Lets start with Make-lang.in
Its should look like:
# The name of the <LANG-NAME> compiler.
<LANG-NAME>_EXE = <lang-name>1$(exeext)
# The <LANG-NAME>-specific object files inclued in $(<LANG-NAME>_EXE).
<LANG-NAME>_OBJS = <lang-name>/<lang-name>1.o
# These hooks are used by the main GCC Makefile. Consult that
# Makefile for documentation.
<lang-name>.all.cross:
<lang-name>.start.encap: $(<LANG-NAME>_EXE)
<lang-name>.rest.encap:
<lang-name>.tags:
<lang-name>.install-common:
<lang-name>.install-man:
<lang-name>.install-info:
<lang-name>.dvi:
<lang-name>.html:
<lang-name>.uninstall:
<lang-name>.info:
<lang-name>.man:
<lang-name>.srcextra:
<lang-name>.srcman:
<lang-name>.srcinfo:
<lang-name>.mostlyclean:
rm -f $(<LANG-NAME>_OBJS) $(<LANG-NAME>_EXE)
<lang-name>.clean:
<lang-name>.distclean:
<lang-name>.maintainer-clean:
<lang-name>.stage1:
<lang-name>.stage2:
<lang-name>.stage3:
<lang-name>.stage4:
<lang-name>.stageprofile:
<lang-name>.stagefeedback:
# <LANG-NAME> rules.
$(<LANG-NAME>_EXE): $(<LANG-NAME>_OBJS) $(BACKEND) $(LIBDEPS)

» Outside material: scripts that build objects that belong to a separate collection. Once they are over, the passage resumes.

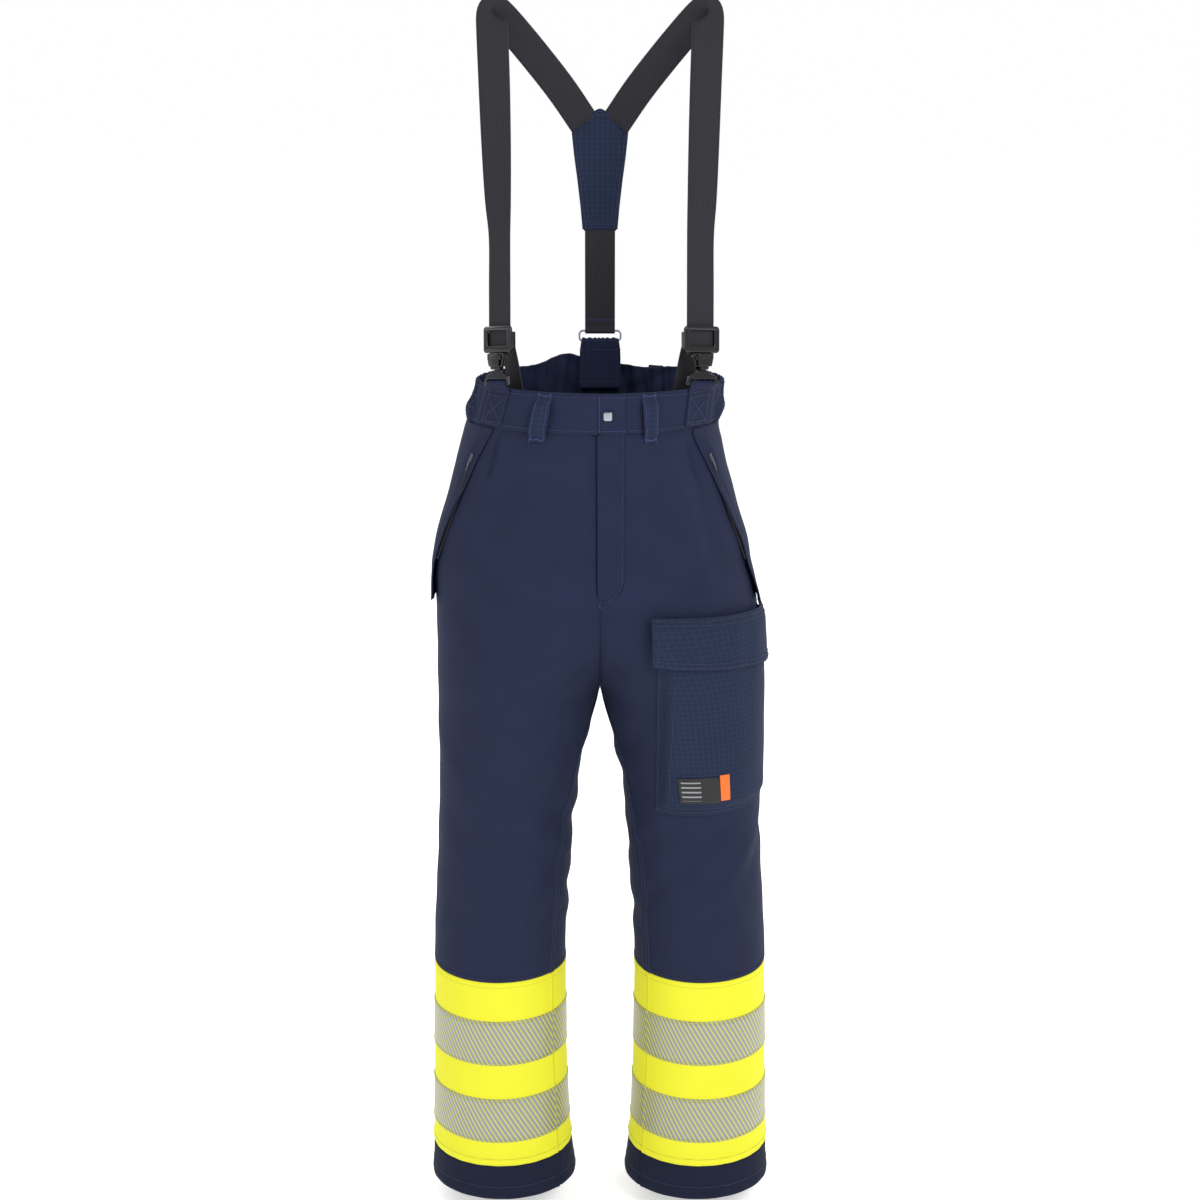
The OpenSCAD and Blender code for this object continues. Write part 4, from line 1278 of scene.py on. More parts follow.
def make_cargo():
    """The thigh pocket on the wearer's left with its flap, label and tab."""
    z = rows(-300, -546, -552, step=5)
    t = np.unique(np.concatenate([np.linspace(0, 1, 44), np.linspace(0, 0.09, 9),
                                  np.linspace(0.91, 1, 9)]))
    zz, a, grid = cargo_grid(z, t, 0, lambda z, t: cargo_puff(z, t) + 1.6)
    pocket = sheet_mesh("cargo_pocket_cloth", grid, chart(zz, a), 1.6 * MM, MATS["ripstop"])
    place(pocket, "root", "ripstop_navy", "cargo_pocket")
    declare(pocket, "stretched", ["front_panel_cloth_left"])
    line = np.linspace(0.012, 0.99, 60)
    for height in (-546.5, -541.0):
        zz, a, grid = cargo_grid(np.array([height]) * MM, line, 0,
                                 lambda z, t: cargo_puff(z, t) + 1.9)
        stitch("root", grid[0])
    side_z = rows(-366, -548, step=4)
    for share in (0.012, 0.105, 0.9, 0.985):
        zz, a, grid = cargo_grid(side_z, np.array([share]), 0,
                                 lambda z, t: cargo_puff(z, t) + 1.9)
        stitch("root", grid[:, 0])

    def flap_off(u, t):
        under = cargo_puff(CARGO_TOP - 0.06 + 0 * u, np.clip(t, 0.1, 0.9))
        lip = 0.9 * np.exp(-((u - 0.97) / 0.07) ** 2)
        drop = (under - 1.0) * ease(0.25, -0.05, u) * 0.8
        return under + 5.4 - drop + lip + 0.8 * np.sin(7 * t + 1) * u

    def flap_grid(u, t, lift=0.0):
        uu, tt = np.meshgrid(u, t, indexing="ij")
        z = (-279 - 17 * tt - (62 + 10 * tt) * uu) * MM
        front = -angle_at(z, CARGO_FRONT - (7.5 - 3 * uu) * MM)
        a = front + (CARGO_REAR + 2.7 - front) * tt
        return z, a, cloth(1, z, a, (flap_off(uu, tt) + lift) * MM, 0.35)

    u = np.unique(np.concatenate([np.linspace(0, 1, 17), [0.02, 0.05, 0.92, 0.96, 0.985]]))
    t = columns(46, (0.01, 0.02, 0.035))
    zz, a, grid = flap_grid(u, t)
    flap = sheet_mesh("cargo_flap_cloth", grid, chart(zz, a), 1.8 * MM, MATS["ripstop"])
    middle = skin(CARGO_TOP, -46.0, 15 * MM)
    bend(flap, "cargo_flap_body", (middle, middle - np.array([0, 0, 8 * MM])), "ripstop_navy",
         "cargo_flap")
    declare(flap, "hung", ["cargo_pocket_cloth"])
    for share, body in ((0.055, "root"), (0.13, "root"), (0.87, "cargo_flap_body"),
                        (0.95, "cargo_flap_body")):
        stitch(body, flap_grid(np.array([share]), line, 0.3)[2][0])
    for share in (0.025, 0.975):
        stitch("cargo_flap_body", flap_grid(np.linspace(0.15, 0.93, 14), np.array([share]),
                                            0.3)[2][:, 0])
    make_labels()


def make_labels():
    """A black woven label and an orange tab beside it, both without any lettering."""
    for name, node, slot, a0, a1, z0, z1, finish in (
            ("label_patch_cloth", "label_patch", "label_black", -99.0, -70.0, -496, -531, "label"),
            ("label_tab_cloth", "label_tab", "label_orange", -69.4, -62.4, -494, -529,
             "label_tab")):
        z = rows(z0, z1, step=4)
        a = np.linspace(a0, a1, 14)
        zz, aa = np.meshgrid(z, a, indexing="ij")
        front = -angle_at(zz, CARGO_FRONT)
        t = (aa - front) / (CARGO_REAR - front)
        grid = cloth(1, zz, aa, (cargo_puff(zz, t) + 3.0) * MM, 0.35)
        uv = np.stack([np.radians(aa - a0) * 0.11, zz - z1 * MM], -1)
        piece = sheet_mesh(name, grid, uv, 0.9 * MM, MATS[finish])
        place(piece, "root", slot, node)
        declare(piece, "laid", ["cargo_pocket_cloth"])


# ---------------------------------------------------------------- braces
BUCKLE = np.array([124, -65, 60]) * MM
TILT = math.radians(10.4)
YAW = {1: math.radians(30), -1: math.radians(46)}


def along_strap(s):
    return BUCKLE / MM + s * np.array([0, math.sin(TILT), math.cos(TILT)])


def buckle_matrix(side):
    """Places a part at a buckle: z up along the strap and -y to the front."""
    flip = Matrix.Scale(-1, 4, (1, 0, 0)) if side < 0 else Matrix.Identity(4)
    return (flip @ Matrix.Translation(BUCKLE) @ Matrix.Rotation(-TILT, 4, "X")
            @ Matrix.Rotation(YAW[side], 4, "Z"))


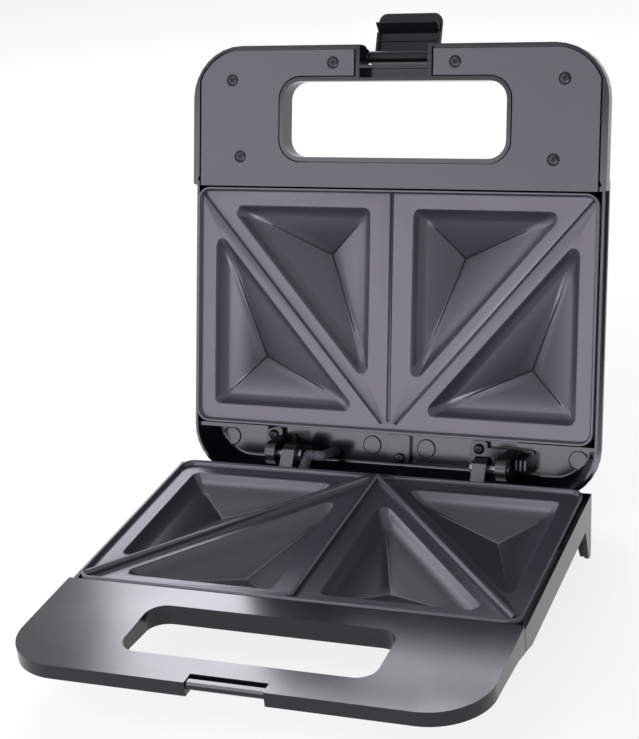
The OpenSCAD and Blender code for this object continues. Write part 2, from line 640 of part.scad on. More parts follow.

- $(CC) $(ALL_CFLAGS) $(LDFLAGS) -o $@ \
$(<LANG-NAME>_OBJS) $(BACKEND) $(LIBS) attribs.o \
- prefix.o $(GMPLIBS)
#Depandancies
<lang-name>/<lang-name>1.o: <lang-name>/<lang-name>1.c $(CONFIG_H) coretypes.h debug.h \
- $(GGC_H) langhooks.h $(LANGHOOKS_DEF_H) $(SYSTEM_H) \
gtype-<lang-name>.h gt-<lang-name>-<lang-name>1.h
Hopefully you should be able to copy and paste this into your own Make-lang.in and change <lang-name> to your language. So next you will want to make your config-lang.in
# Configure looks for the existence of this file to auto-config each language.
# We define several parameters used by configure:
# language - name of language as it would appear in $(LANGUAGES) # compilers - value to add to $(COMPILERS)
# diff_excludes - files to ignore when building diffs between two versions.
language="sbsh"
#build_by_default="no"
compilers="sbsh1\$(exeext)"
stagestuff="sbsh1\$(exeext)"
gtfiles="\$(srcdir)/sbsh/sbsh1.c \$(srcdir)/sbsh/sbsh-lang.h"
- The gtfiles is the intereasting part here, more on this later. When we get into the code.